Le chef du gouvernement aurait pu rappeler, à cette occasion, les trois piliers sur lesquels va se reposer le futur modèle économique tunisien, en l’occurrence l’économie numérique, l’économie verte et l’économie sociale et solidaire.
Cette dernière option, qui est le dada de l’Union générale tunisienne du travail (UGTT, centrale syndicale), qui collabore étroitement à l’élaboration d’un projet y afférent, a été omise dans le discours de M. Chahed.
Il aurait pu aussi insister sur l’enjeu de l’agriculture, les risques des incidences négatives du réchauffement climatique sur cette activité et les incitations qu’offre l’Etat tunisien aux éventuels investisseurs étrangers qui s’aventureraient dans des projets d’atténuation de ces risques. Il y a, dans ce domaine, du business et des fonds institutionnels à collecter. Il y va également de notre sécurité alimentaire et de notre développement durable.

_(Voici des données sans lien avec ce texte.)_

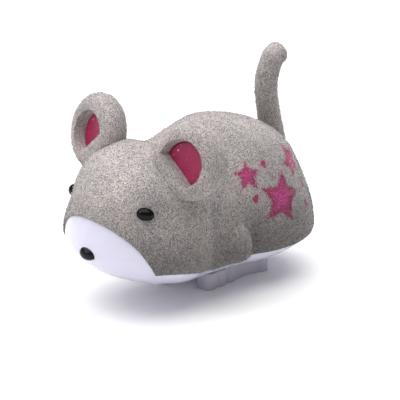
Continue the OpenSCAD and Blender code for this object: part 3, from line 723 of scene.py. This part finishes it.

Des satisfactions, il en existe
Abstraction faite des limites des 10 mesures annoncées pour relancer l’économie du pays, le début du discours de Youssef Chahed aux investisseurs était particulièrement convaincant.
Le chef du gouvernement a mis l’accent sur des atouts sûr et certains que la Tunisie peut faire prévaloir en tant que site de production internationale attractif.
Il en a cité le régime démocratique, l’indépendance de la justice et la liberté d’expression qui prévalent désormais dans le pays. Ce sont des atouts auxquels les investisseurs étrangers sont, particulièrement, sensibles.
Il a eu le mérite aussi de rappeler la lutte du gouvernement contre la corruption et d’annoncer la promulgation prochaine d’une loi sur la flexibilité du taux change et la détermination du gouvernement à réduire au maximum les autorisations qui entravent l’investissement.
Il nous restera, bien sûr, à revenir sur les résultats de ce TIF 2017 pour mieux juger de son utilité et de la justesse des démarches suivies dans son organisation.